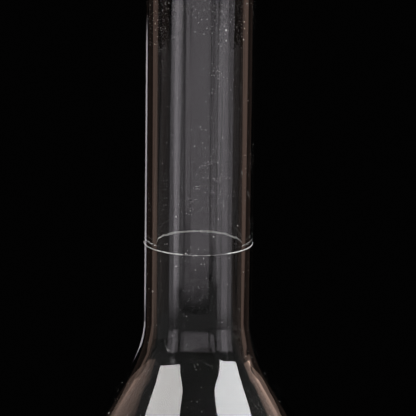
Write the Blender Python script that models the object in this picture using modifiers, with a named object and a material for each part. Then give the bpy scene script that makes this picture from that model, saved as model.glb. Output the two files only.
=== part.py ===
"""A 100 mL volumetric flask with a ground-glass stopper, as a glassblower builds it.

Metres, +Z up. The origin is the centre of the foot, on the surface that the flask stands on.
The vessel is three glass blanks sealed end to end (bulb, neck tube, ground socket) with a graduation ring
let into a groove round the neck. The stopper is a hollow ground plug closed by a flat round penny head, and
it lifts out of the socket along +Z. The socket and the stopper are drawn from the rim: there z is the
height above the rim, so what lies inside the socket is negative.
"""

import math

import bmesh
import bpy
from mathutils import Matrix

MM = 0.001

# Neck and graduation ring.
NECK_RADIUS = 8.2 * MM
BORE_RADIUS = 6.5 * MM
FLARE_BELOW_RING = 11.8 * MM  # from the ring down to where the neck starts to flare
RING_WIDTH = 0.35 * MM
RING_PROUD = 0.04 * MM
RING_GAP = 0.05 * MM  # clearance all round the ring in its groove
GROOVE_DEPTH = 0.15 * MM

# Bulb: a ball, a straight cone that touches it, and a hollow fillet up into the neck.
BALL_RADIUS = 29.6 * MM
BALL_HEIGHT = 23.0 * MM
FILLET_RADIUS = 16.0 * MM
CONE_FROM_AXIS = math.radians(31.5)
BULB_WALL = 1.4 * MM
HEEL_RADIUS = 5.0 * MM
INNER_HEEL_RADIUS = 6.0 * MM
FLOOR_THICKNESS = 2.2 * MM
KICK_UP = 1.6 * MM  # rise of the hollow under the foot
FOOT_WIDTH = 3.6 * MM
SEAL_BELOW_FLARE = 5.7 * MM  # the bulb is sealed on part of the way down the fillet
SEAL_GAP = 0.15 * MM

# Ground socket, a 14/23 standard taper: 14.5 mm across the wide end, 23 mm long, 1 in 10 on the diameter.
RIM_HEIGHT = 170.0 * MM
SOCKET_LENGTH = 30.0 * MM
TAPER_WIDE_RADIUS = 7.25 * MM
TAPER_LENGTH = 23.0 * MM
TAPER_SLOPE = 1.0 / 20.0  # radius lost for each unit of depth
TAPER_LEAD = 3.0 * MM  # length of the blend from the taper's narrow end to the neck's bore
MOUTH_CHAMFER = 0.5 * MM
SOCKET_WALL = 2.1 * MM
BEAD_RADIUS = 1.3 * MM
BEAD_PROUD = 0.9 * MM

# Stopper.
JOINT_CLEARANCE = 0.06 * MM
PLUG_ABOVE_RIM = 1.6 * MM
PLUG_BELOW_TAPER = 1.2 * MM
PLUG_WALL = 1.3 * MM
PLUG_TIP_RADIUS = 2.0 * MM
HEAD_GAP = 0.15 * MM
WAIST_RADIUS = 3.8 * MM
WAIST_ABOVE_PLUG = 3.6 * MM
PENNY_RADIUS = 10.5 * MM
PENNY_THICKNESS = 6.0 * MM
PENNY_BEVEL = 1.4 * MM
PENNY_ABOVE_WAIST = 8.2 * MM  # from the waist up to the centre of the penny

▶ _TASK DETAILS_
Word for word, write out all of the data above.

▶ _OUTPUT BELOW_
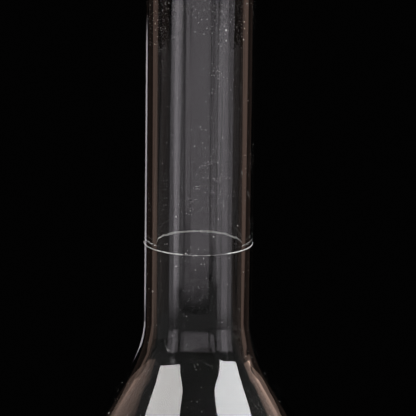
Write the Blender Python script that models the object in this picture using modifiers, with a named object and a material for each part. Then give the bpy scene script that makes this picture from that model, saved as model.glb. Output the two files only.
=== part.py ===
"""A 100 mL volumetric flask with a ground-glass stopper, as a glassblower builds it.

Metres, +Z up. The origin is the centre of the foot, on the surface that the flask stands on.
The vessel is three glass blanks sealed end to end (bulb, neck tube, ground socket) with a graduation ring
let into a groove round the neck. The stopper is a hollow ground plug closed by a flat round penny head, and
it lifts out of the socket along +Z. The socket and the stopper are drawn from the rim: there z is the
height above the rim, so what lies inside the socket is negative.
"""

import math

import bmesh
import bpy
from mathutils import Matrix

MM = 0.001

# Neck and graduation ring.
NECK_RADIUS = 8.2 * MM
BORE_RADIUS = 6.5 * MM
FLARE_BELOW_RING = 11.8 * MM  # from the ring down to where the neck starts to flare
RING_WIDTH = 0.35 * MM
RING_PROUD = 0.04 * MM
RING_GAP = 0.05 * MM  # clearance all round the ring in its groove
GROOVE_DEPTH = 0.15 * MM

# Bulb: a ball, a straight cone that touches it, and a hollow fillet up into the neck.
BALL_RADIUS = 29.6 * MM
BALL_HEIGHT = 23.0 * MM
FILLET_RADIUS = 16.0 * MM
CONE_FROM_AXIS = math.radians(31.5)
BULB_WALL = 1.4 * MM
HEEL_RADIUS = 5.0 * MM
INNER_HEEL_RADIUS = 6.0 * MM
FLOOR_THICKNESS = 2.2 * MM
KICK_UP = 1.6 * MM  # rise of the hollow under the foot
FOOT_WIDTH = 3.6 * MM
SEAL_BELOW_FLARE = 5.7 * MM  # the bulb is sealed on part of the way down the fillet
SEAL_GAP = 0.15 * MM

# Ground socket, a 14/23 standard taper: 14.5 mm across the wide end, 23 mm long, 1 in 10 on the diameter.
RIM_HEIGHT = 170.0 * MM
SOCKET_LENGTH = 30.0 * MM
TAPER_WIDE_RADIUS = 7.25 * MM
TAPER_LENGTH = 23.0 * MM
TAPER_SLOPE = 1.0 / 20.0  # radius lost for each unit of depth
TAPER_LEAD = 3.0 * MM  # length of the blend from the taper's narrow end to the neck's bore
MOUTH_CHAMFER = 0.5 * MM
SOCKET_WALL = 2.1 * MM
BEAD_RADIUS = 1.3 * MM
BEAD_PROUD = 0.9 * MM

# Stopper.
JOINT_CLEARANCE = 0.06 * MM
PLUG_ABOVE_RIM = 1.6 * MM
PLUG_BELOW_TAPER = 1.2 * MM
PLUG_WALL = 1.3 * MM
PLUG_TIP_RADIUS = 2.0 * MM
HEAD_GAP = 0.15 * MM
WAIST_RADIUS = 3.8 * MM
WAIST_ABOVE_PLUG = 3.6 * MM
PENNY_RADIUS = 10.5 * MM
PENNY_THICKNESS = 6.0 * MM
PENNY_BEVEL = 1.4 * MM
PENNY_ABOVE_WAIST = 8.2 * MM  # from the waist up to the centre of the penny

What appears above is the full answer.